▸ The task: Please write out the material below exactly as given.

▸ Source excerpt:
-- Start --

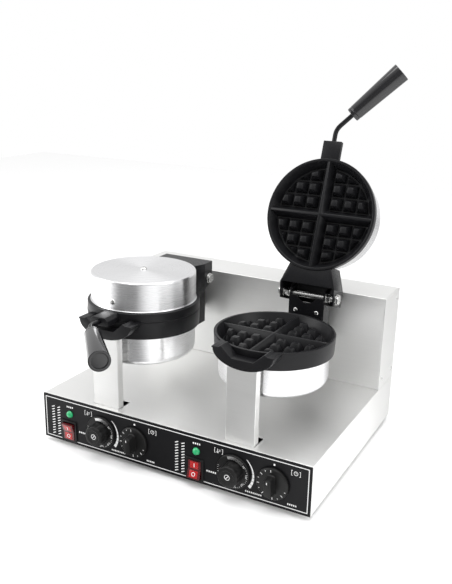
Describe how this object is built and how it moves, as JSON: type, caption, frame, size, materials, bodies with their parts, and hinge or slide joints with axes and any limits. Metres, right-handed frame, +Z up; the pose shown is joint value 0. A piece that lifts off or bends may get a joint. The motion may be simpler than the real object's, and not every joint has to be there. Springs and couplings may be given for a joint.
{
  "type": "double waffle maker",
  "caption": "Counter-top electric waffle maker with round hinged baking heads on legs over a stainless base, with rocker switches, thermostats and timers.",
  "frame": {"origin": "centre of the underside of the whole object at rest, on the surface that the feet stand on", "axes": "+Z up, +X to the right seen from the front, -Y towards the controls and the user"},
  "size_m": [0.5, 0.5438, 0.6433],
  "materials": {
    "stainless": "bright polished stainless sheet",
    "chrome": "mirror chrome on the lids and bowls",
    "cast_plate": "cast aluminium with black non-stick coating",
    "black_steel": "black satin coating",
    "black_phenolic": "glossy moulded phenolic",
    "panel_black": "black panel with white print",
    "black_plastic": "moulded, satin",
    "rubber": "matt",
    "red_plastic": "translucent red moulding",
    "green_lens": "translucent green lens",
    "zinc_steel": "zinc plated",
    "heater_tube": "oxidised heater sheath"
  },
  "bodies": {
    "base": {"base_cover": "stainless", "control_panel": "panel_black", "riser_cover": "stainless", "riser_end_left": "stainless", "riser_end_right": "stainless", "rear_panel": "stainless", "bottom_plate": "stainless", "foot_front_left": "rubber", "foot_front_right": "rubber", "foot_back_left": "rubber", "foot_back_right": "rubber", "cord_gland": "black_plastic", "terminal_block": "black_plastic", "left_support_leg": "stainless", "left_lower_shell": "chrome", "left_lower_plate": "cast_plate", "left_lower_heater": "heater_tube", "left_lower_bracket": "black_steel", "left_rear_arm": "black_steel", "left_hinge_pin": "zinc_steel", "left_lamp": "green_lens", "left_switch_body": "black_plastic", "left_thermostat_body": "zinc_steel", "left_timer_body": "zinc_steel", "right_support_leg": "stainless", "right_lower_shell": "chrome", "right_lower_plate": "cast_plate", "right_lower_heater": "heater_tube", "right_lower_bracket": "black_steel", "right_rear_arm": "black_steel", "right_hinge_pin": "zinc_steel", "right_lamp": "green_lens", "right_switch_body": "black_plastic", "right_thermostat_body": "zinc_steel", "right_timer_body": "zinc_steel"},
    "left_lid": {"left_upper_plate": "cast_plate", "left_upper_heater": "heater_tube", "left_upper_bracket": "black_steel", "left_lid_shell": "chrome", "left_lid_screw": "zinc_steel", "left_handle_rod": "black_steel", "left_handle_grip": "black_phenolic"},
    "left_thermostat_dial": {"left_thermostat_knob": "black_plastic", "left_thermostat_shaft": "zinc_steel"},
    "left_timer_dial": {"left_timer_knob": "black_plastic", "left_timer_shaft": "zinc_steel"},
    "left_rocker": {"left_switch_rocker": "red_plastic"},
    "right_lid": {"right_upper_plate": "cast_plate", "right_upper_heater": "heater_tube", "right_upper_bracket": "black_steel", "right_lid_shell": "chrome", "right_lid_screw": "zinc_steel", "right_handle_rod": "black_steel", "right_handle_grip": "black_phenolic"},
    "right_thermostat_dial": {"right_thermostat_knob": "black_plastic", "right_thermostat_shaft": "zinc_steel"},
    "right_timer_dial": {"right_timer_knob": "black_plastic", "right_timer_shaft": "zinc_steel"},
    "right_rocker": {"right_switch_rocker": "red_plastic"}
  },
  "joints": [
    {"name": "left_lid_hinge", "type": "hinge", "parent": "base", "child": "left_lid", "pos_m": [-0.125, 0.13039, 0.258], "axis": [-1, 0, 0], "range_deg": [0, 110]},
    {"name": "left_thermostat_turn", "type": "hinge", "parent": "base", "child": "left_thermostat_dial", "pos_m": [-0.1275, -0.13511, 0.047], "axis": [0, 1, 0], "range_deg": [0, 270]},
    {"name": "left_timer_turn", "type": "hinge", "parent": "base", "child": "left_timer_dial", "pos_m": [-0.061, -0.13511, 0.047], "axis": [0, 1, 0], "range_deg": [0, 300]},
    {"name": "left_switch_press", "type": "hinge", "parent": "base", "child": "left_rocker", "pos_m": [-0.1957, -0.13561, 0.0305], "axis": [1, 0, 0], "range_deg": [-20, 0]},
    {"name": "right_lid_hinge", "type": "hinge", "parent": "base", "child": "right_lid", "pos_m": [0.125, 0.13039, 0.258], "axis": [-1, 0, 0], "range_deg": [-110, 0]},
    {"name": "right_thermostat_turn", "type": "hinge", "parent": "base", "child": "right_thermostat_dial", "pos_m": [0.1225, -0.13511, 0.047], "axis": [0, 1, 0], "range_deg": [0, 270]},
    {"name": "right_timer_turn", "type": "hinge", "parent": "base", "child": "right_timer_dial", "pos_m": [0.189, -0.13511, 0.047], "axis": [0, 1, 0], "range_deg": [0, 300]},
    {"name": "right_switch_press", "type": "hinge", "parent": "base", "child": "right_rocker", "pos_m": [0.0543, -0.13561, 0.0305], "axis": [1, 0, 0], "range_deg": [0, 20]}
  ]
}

-- End --

▸ Solved problem:
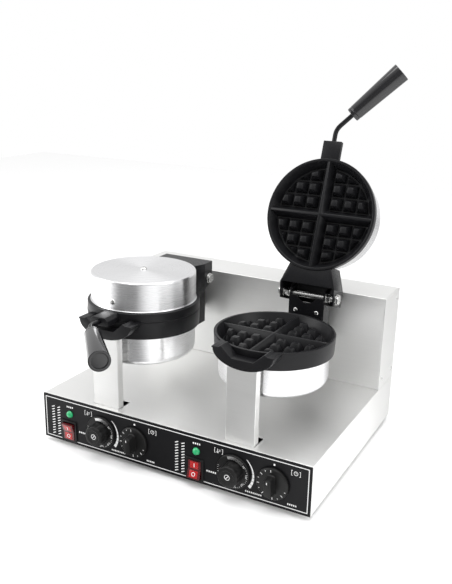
Describe how this object is built and how it moves, as JSON: type, caption, frame, size, materials, bodies with their parts, and hinge or slide joints with axes and any limits. Metres, right-handed frame, +Z up; the pose shown is joint value 0. A piece that lifts off or bends may get a joint. The motion may be simpler than the real object's, and not every joint has to be there. Springs and couplings may be given for a joint.
{
  "type": "double waffle maker",
  "caption": "Counter-top electric waffle maker with round hinged baking heads on legs over a stainless base, with rocker switches, thermostats and timers.",
  "frame": {"origin": "centre of the underside of the whole object at rest, on the surface that the feet stand on", "axes": "+Z up, +X to the right seen from the front, -Y towards the controls and the user"},
  "size_m": [0.5, 0.5438, 0.6433],
  "materials": {
    "stainless": "bright polished stainless sheet",
    "chrome": "mirror chrome on the lids and bowls",
    "cast_plate": "cast aluminium with black non-stick coating",
    "black_steel": "black satin coating",
    "black_phenolic": "glossy moulded phenolic",
    "panel_black": "black panel with white print",
    "black_plastic": "moulded, satin",
    "rubber": "matt",
    "red_plastic": "translucent red moulding",
    "green_lens": "translucent green lens",
    "zinc_steel": "zinc plated",
    "heater_tube": "oxidised heater sheath"
  },
  "bodies": {
    "base": {"base_cover": "stainless", "control_panel": "panel_black", "riser_cover": "stainless", "riser_end_left": "stainless", "riser_end_right": "stainless", "rear_panel": "stainless", "bottom_plate": "stainless", "foot_front_left": "rubber", "foot_front_right": "rubber", "foot_back_left": "rubber", "foot_back_right": "rubber", "cord_gland": "black_plastic", "terminal_block": "black_plastic", "left_support_leg": "stainless", "left_lower_shell": "chrome", "left_lower_plate": "cast_plate", "left_lower_heater": "heater_tube", "left_lower_bracket": "black_steel", "left_rear_arm": "black_steel", "left_hinge_pin": "zinc_steel", "left_lamp": "green_lens", "left_switch_body": "black_plastic", "left_thermostat_body": "zinc_steel", "left_timer_body": "zinc_steel", "right_support_leg": "stainless", "right_lower_shell": "chrome", "right_lower_plate": "cast_plate", "right_lower_heater": "heater_tube", "right_lower_bracket": "black_steel", "right_rear_arm": "black_steel", "right_hinge_pin": "zinc_steel", "right_lamp": "green_lens", "right_switch_body": "black_plastic", "right_thermostat_body": "zinc_steel", "right_timer_body": "zinc_steel"},
    "left_lid": {"left_upper_plate": "cast_plate", "left_upper_heater": "heater_tube", "left_upper_bracket": "black_steel", "left_lid_shell": "chrome", "left_lid_screw": "zinc_steel", "left_handle_rod": "black_steel", "left_handle_grip": "black_phenolic"},
    "left_thermostat_dial": {"left_thermostat_knob": "black_plastic", "left_thermostat_shaft": "zinc_steel"},
    "left_timer_dial": {"left_timer_knob": "black_plastic", "left_timer_shaft": "zinc_steel"},
    "left_rocker": {"left_switch_rocker": "red_plastic"},
    "right_lid": {"right_upper_plate": "cast_plate", "right_upper_heater": "heater_tube", "right_upper_bracket": "black_steel", "right_lid_shell": "chrome", "right_lid_screw": "zinc_steel", "right_handle_rod": "black_steel", "right_handle_grip": "black_phenolic"},
    "right_thermostat_dial": {"right_thermostat_knob": "black_plastic", "right_thermostat_shaft": "zinc_steel"},
    "right_timer_dial": {"right_timer_knob": "black_plastic", "right_timer_shaft": "zinc_steel"},
    "right_rocker": {"right_switch_rocker": "red_plastic"}
  },
  "joints": [
    {"name": "left_lid_hinge", "type": "hinge", "parent": "base", "child": "left_lid", "pos_m": [-0.125, 0.13039, 0.258], "axis": [-1, 0, 0], "range_deg": [0, 110]},
    {"name": "left_thermostat_turn", "type": "hinge", "parent": "base", "child": "left_thermostat_dial", "pos_m": [-0.1275, -0.13511, 0.047], "axis": [0, 1, 0], "range_deg": [0, 270]},
    {"name": "left_timer_turn", "type": "hinge", "parent": "base", "child": "left_timer_dial", "pos_m": [-0.061, -0.13511, 0.047], "axis": [0, 1, 0], "range_deg": [0, 300]},
    {"name": "left_switch_press", "type": "hinge", "parent": "base", "child": "left_rocker", "pos_m": [-0.1957, -0.13561, 0.0305], "axis": [1, 0, 0], "range_deg": [-20, 0]},
    {"name": "right_lid_hinge", "type": "hinge", "parent": "base", "child": "right_lid", "pos_m": [0.125, 0.13039, 0.258], "axis": [-1, 0, 0], "range_deg": [-110, 0]},
    {"name": "right_thermostat_turn", "type": "hinge", "parent": "base", "child": "right_thermostat_dial", "pos_m": [0.1225, -0.13511, 0.047], "axis": [0, 1, 0], "range_deg": [0, 270]},
    {"name": "right_timer_turn", "type": "hinge", "parent": "base", "child": "right_timer_dial", "pos_m": [0.189, -0.13511, 0.047], "axis": [0, 1, 0], "range_deg": [0, 300]},
    {"name": "right_switch_press", "type": "hinge", "parent": "base", "child": "right_rocker", "pos_m": [0.0543, -0.13561, 0.0305], "axis": [1, 0, 0], "range_deg": [0, 20]}
  ]
}